Board Member Phelps said one of the important things that needs to be explained to the public is that funding for most PUSD programs have not been increasing even when costs have been. For Special Education, he said the same expenditure amount budgeted literally years ago is being allocated today.

“The cost that we incur for placing kids in non-public schools, we’re spending the same amount, roughly $6 plus million, on non-public schools for a much smaller number of students than we were roughly 8 years ago.  We paid for their attendance at various residential facilities,” Phelps said.  “So it’s still about the same cost even though the number kids served in our public schools have gone way down.”

Phelps explains that many other factors contribute to the worsening fiscal situation at Pasadena Unified, which he said is true in almost all school districts nationwide.

“Healthcare cost as you know, don’t ever go down, so they’re drifting up. Then we have our employees who have built into the salary schedule, many of them with annualized increases, and that’s ‘invisible,’ but it happens,” Phelps said.

“With all these factors and the fact that we haven’t made reductions in staff when we settled with the teacher’s union a year and a half ago, the conclusion by the foremost statewide experts was: we have too many staff so that’s why we aren’t able to pay people as much as other districts do,” Phelps said. “Everybody knew that.”

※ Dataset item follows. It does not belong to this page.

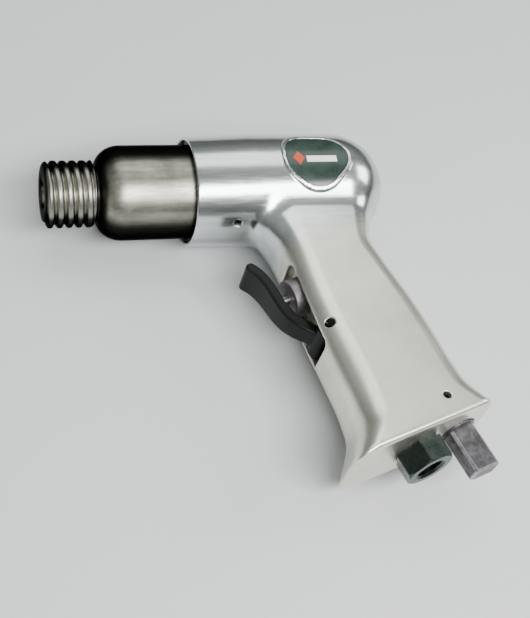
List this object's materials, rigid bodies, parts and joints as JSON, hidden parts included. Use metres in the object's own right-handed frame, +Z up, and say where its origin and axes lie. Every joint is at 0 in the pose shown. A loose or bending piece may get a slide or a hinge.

Phelps said reducing the staffing through attrition and retirement hasn’t reduced expense at a fast enough rate to balance the budget.

“That hasn’t worked, that hasn’t been enough,” he said.

Overall, Phelps said he believes that the root of the problem lies in the scale of the fiscal crisis; it is, he said, unprecedented, worsened by declining enrolment, and it can only be tempered if Pasadena Unified and the community has enough political will to take steps to remedy the situation.

“Ordinarily, I think, we all have big hearts; we don’t want to cut Special Ed but this is literally an emergency fiscal situation,” Phelps.